======== Entries ========

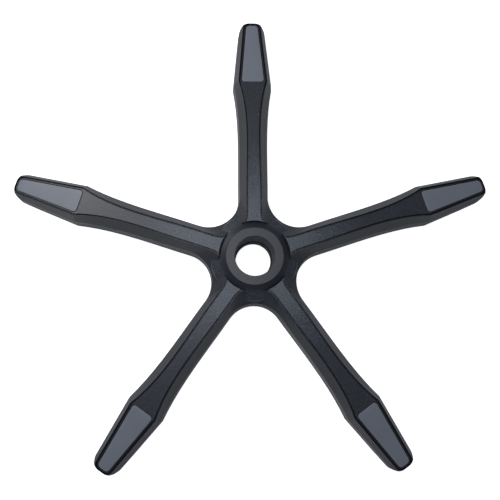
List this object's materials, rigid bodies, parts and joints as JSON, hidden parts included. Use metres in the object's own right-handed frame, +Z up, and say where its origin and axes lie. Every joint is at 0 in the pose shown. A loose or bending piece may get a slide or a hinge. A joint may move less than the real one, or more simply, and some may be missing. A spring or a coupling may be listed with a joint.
{
  "type": "chair base",
  "caption": "Star-shaped base for an office chair: one ribbed moulding with a tapered gas-spring hub, arched arms with caster stem sockets, and grey pads let into the tips.",
  "frame": {"origin": "on the hub axis, at the lower mouth of the gas-spring taper, in the plane that the tips and the hub tube stand on", "axes": "+Z up along the hub axis; +Y along the first arm"},
  "size_m": [0.6316, 0.6023, 0.062],
  "materials": {
    "nylon": "fine-grained black glass-filled nylon",
    "pad": "smooth mid-grey"
  },
  "bodies": {
    "root": {"star_base": "nylon", "foot_pad_1": "pad", "foot_pad_2": "pad", "foot_pad_3": "pad", "foot_pad_4": "pad", "foot_pad_5": "pad"}
  },
  "joints": []
}
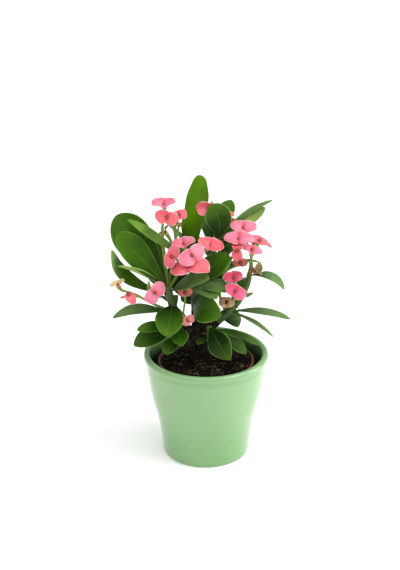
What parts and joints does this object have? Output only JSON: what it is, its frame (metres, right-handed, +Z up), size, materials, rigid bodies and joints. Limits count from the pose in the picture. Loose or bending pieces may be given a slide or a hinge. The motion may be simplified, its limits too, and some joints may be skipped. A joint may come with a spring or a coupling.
{
  "type": "crown of thorns plant",
  "caption": "Flowering crown of thorns plant with spoon-shaped leaves and pairs of pink bracts, in a nursery pot set into a glazed cachepot.",
  "frame": {"origin": "centre of the cachepot's flat underside, on the surface it stands on", "axes": "+Z up, along the pot's axis; -Y is the side that the picture shows; +X to the viewer's right"},
  "size_m": [0.185, 0.1625, 0.2985],
  "materials": {
    "pale_green_glaze": "gloss glaze",
    "brown_plastic": "matte",
    "peat": "matte, rough",
    "bark": "matte, rough",
    "leaf_green": "satin",
    "bract_pink": "satin"
  },
  "bodies": {
    "root": {"bloom_a1": "bract_pink", "bloom_a2": "bract_pink", "bloom_a3": "bract_pink", "bloom_a4": "bract_pink", "bloom_a5": "bract_pink", "bloom_b1": "bract_pink", "bloom_b2": "bract_pink", "bloom_c1": "bract_pink", "bloom_c2": "bract_pink", "bloom_c3": "bract_pink", "bloom_c4": "bract_pink", "bloom_c5": "bract_pink", "bloom_d1": "bract_pink", "bloom_d2": "bract_pink", "bloom_d3": "bract_pink", "bloom_d4": "bract_pink", "bloom_d5": "bract_pink", "bloom_d6": "bract_pink", "bloom_d7": "bract_pink", "bloom_d8": "bract_pink", "bloom_e1": "bract_pink", "bloom_e2": "bract_pink", "bloom_e3": "bract_pink", "bloom_f1": "bract_pink", "bloom_f2": "bract_pink", "bloom_f3": "bract_pink", "bloom_g1": "bract_pink", "bloom_g2": "bract_pink", "bloom_h1": "bract_pink", "bloom_h2": "bract_pink", "bloom_h3": "bract_pink", "bloom_h4": "bract_pink", "cachepot": "pale_green_glaze", "leafy_shoot_back": "leaf_green", "leafy_shoot_left": "leaf_green", "leafy_shoot_low_left": "leaf_green", "leafy_shoot_low_right": "leaf_green", "leafy_shoot_mid": "leaf_green", "leafy_shoot_right": "leaf_green", "leafy_shoot_tall": "leaf_green", "nursery_pot": "brown_plastic", "potting_soil": "peat", "woody_trunk": "bark"}
  },
  "joints": []
}
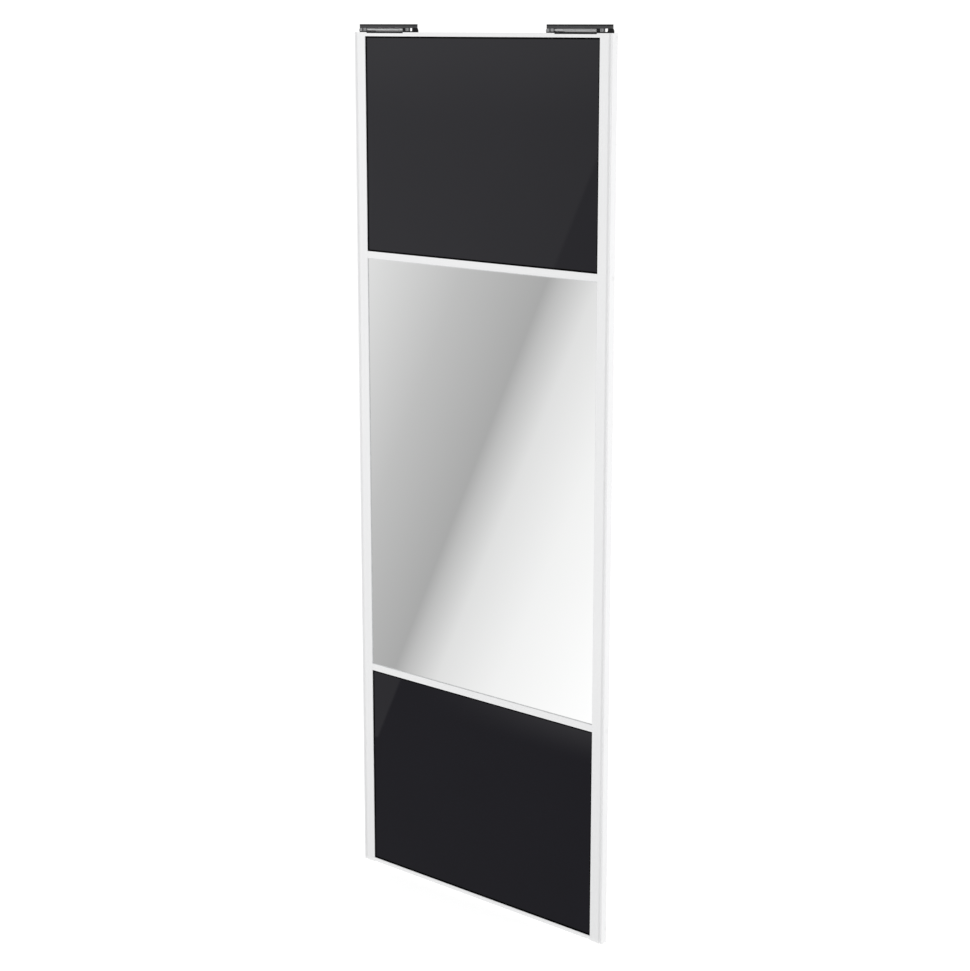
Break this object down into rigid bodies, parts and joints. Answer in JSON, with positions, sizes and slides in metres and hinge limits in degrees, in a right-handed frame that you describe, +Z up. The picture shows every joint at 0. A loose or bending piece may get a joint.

========

The records above should all be quoted exactly, please.

__Exercise result__:
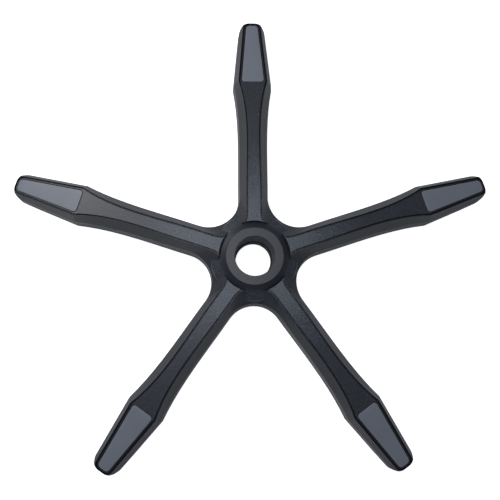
List this object's materials, rigid bodies, parts and joints as JSON, hidden parts included. Use metres in the object's own right-handed frame, +Z up, and say where its origin and axes lie. Every joint is at 0 in the pose shown. A loose or bending piece may get a slide or a hinge. A joint may move less than the real one, or more simply, and some may be missing. A spring or a coupling may be listed with a joint.
{
  "type": "chair base",
  "caption": "Star-shaped base for an office chair: one ribbed moulding with a tapered gas-spring hub, arched arms with caster stem sockets, and grey pads let into the tips.",
  "frame": {"origin": "on the hub axis, at the lower mouth of the gas-spring taper, in the plane that the tips and the hub tube stand on", "axes": "+Z up along the hub axis; +Y along the first arm"},
  "size_m": [0.6316, 0.6023, 0.062],
  "materials": {
    "nylon": "fine-grained black glass-filled nylon",
    "pad": "smooth mid-grey"
  },
  "bodies": {
    "root": {"star_base": "nylon", "foot_pad_1": "pad", "foot_pad_2": "pad", "foot_pad_3": "pad", "foot_pad_4": "pad", "foot_pad_5": "pad"}
  },
  "joints": []
}
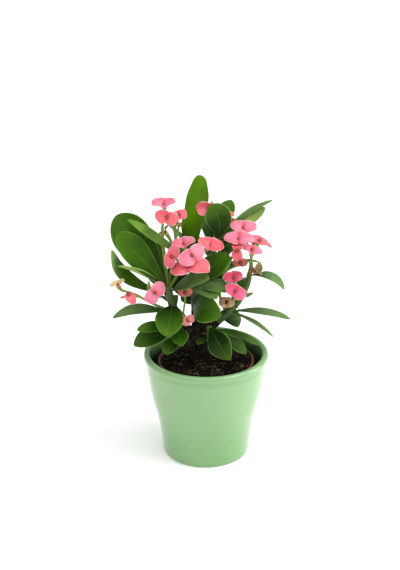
What parts and joints does this object have? Output only JSON: what it is, its frame (metres, right-handed, +Z up), size, materials, rigid bodies and joints. Limits count from the pose in the picture. Loose or bending pieces may be given a slide or a hinge. The motion may be simplified, its limits too, and some joints may be skipped. A joint may come with a spring or a coupling.
{
  "type": "crown of thorns plant",
  "caption": "Flowering crown of thorns plant with spoon-shaped leaves and pairs of pink bracts, in a nursery pot set into a glazed cachepot.",
  "frame": {"origin": "centre of the cachepot's flat underside, on the surface it stands on", "axes": "+Z up, along the pot's axis; -Y is the side that the picture shows; +X to the viewer's right"},
  "size_m": [0.185, 0.1625, 0.2985],
  "materials": {
    "pale_green_glaze": "gloss glaze",
    "brown_plastic": "matte",
    "peat": "matte, rough",
    "bark": "matte, rough",
    "leaf_green": "satin",
    "bract_pink": "satin"
  },
  "bodies": {
    "root": {"bloom_a1": "bract_pink", "bloom_a2": "bract_pink", "bloom_a3": "bract_pink", "bloom_a4": "bract_pink", "bloom_a5": "bract_pink", "bloom_b1": "bract_pink", "bloom_b2": "bract_pink", "bloom_c1": "bract_pink", "bloom_c2": "bract_pink", "bloom_c3": "bract_pink", "bloom_c4": "bract_pink", "bloom_c5": "bract_pink", "bloom_d1": "bract_pink", "bloom_d2": "bract_pink", "bloom_d3": "bract_pink", "bloom_d4": "bract_pink", "bloom_d5": "bract_pink", "bloom_d6": "bract_pink", "bloom_d7": "bract_pink", "bloom_d8": "bract_pink", "bloom_e1": "bract_pink", "bloom_e2": "bract_pink", "bloom_e3": "bract_pink", "bloom_f1": "bract_pink", "bloom_f2": "bract_pink", "bloom_f3": "bract_pink", "bloom_g1": "bract_pink", "bloom_g2": "bract_pink", "bloom_h1": "bract_pink", "bloom_h2": "bract_pink", "bloom_h3": "bract_pink", "bloom_h4": "bract_pink", "cachepot": "pale_green_glaze", "leafy_shoot_back": "leaf_green", "leafy_shoot_left": "leaf_green", "leafy_shoot_low_left": "leaf_green", "leafy_shoot_low_right": "leaf_green", "leafy_shoot_mid": "leaf_green", "leafy_shoot_right": "leaf_green", "leafy_shoot_tall": "leaf_green", "nursery_pot": "brown_plastic", "potting_soil": "peat", "woody_trunk": "bark"}
  },
  "joints": []
}
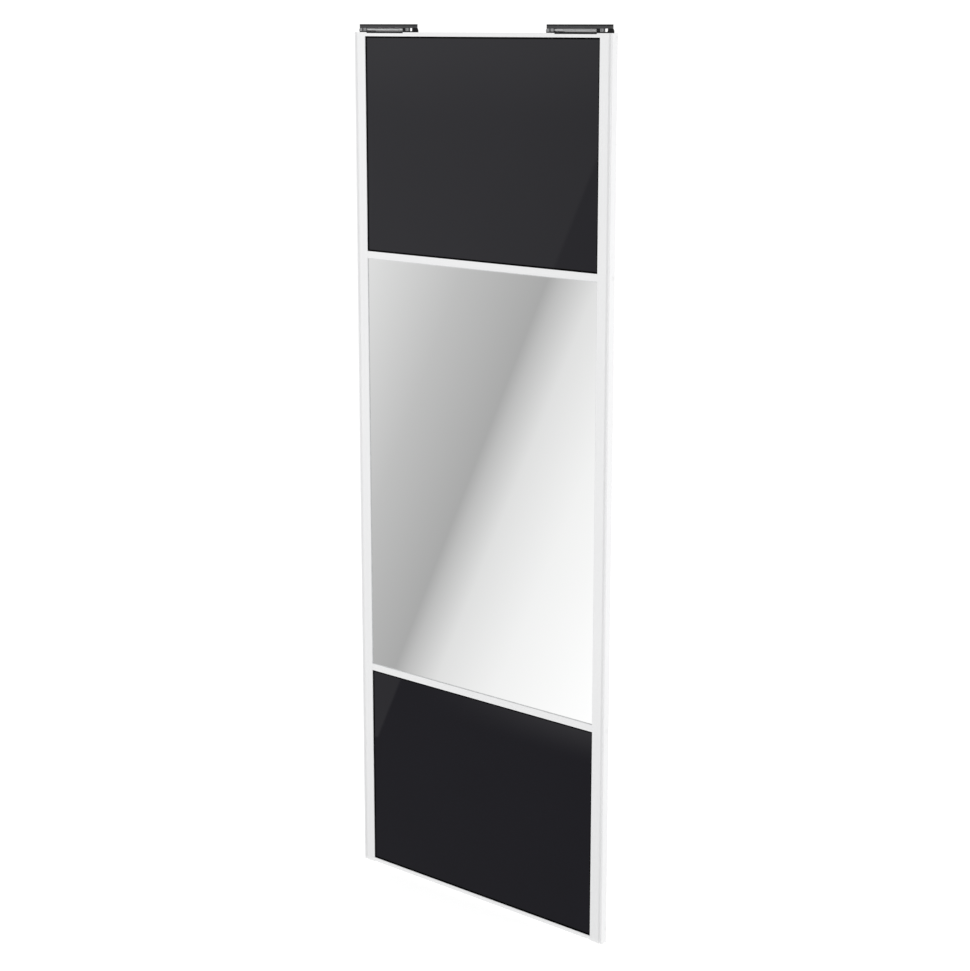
Break this object down into rigid bodies, parts and joints. Answer in JSON, with positions, sizes and slides in metres and hinge limits in degrees, in a right-handed frame that you describe, +Z up. The picture shows every joint at 0. A loose or bending piece may get a joint.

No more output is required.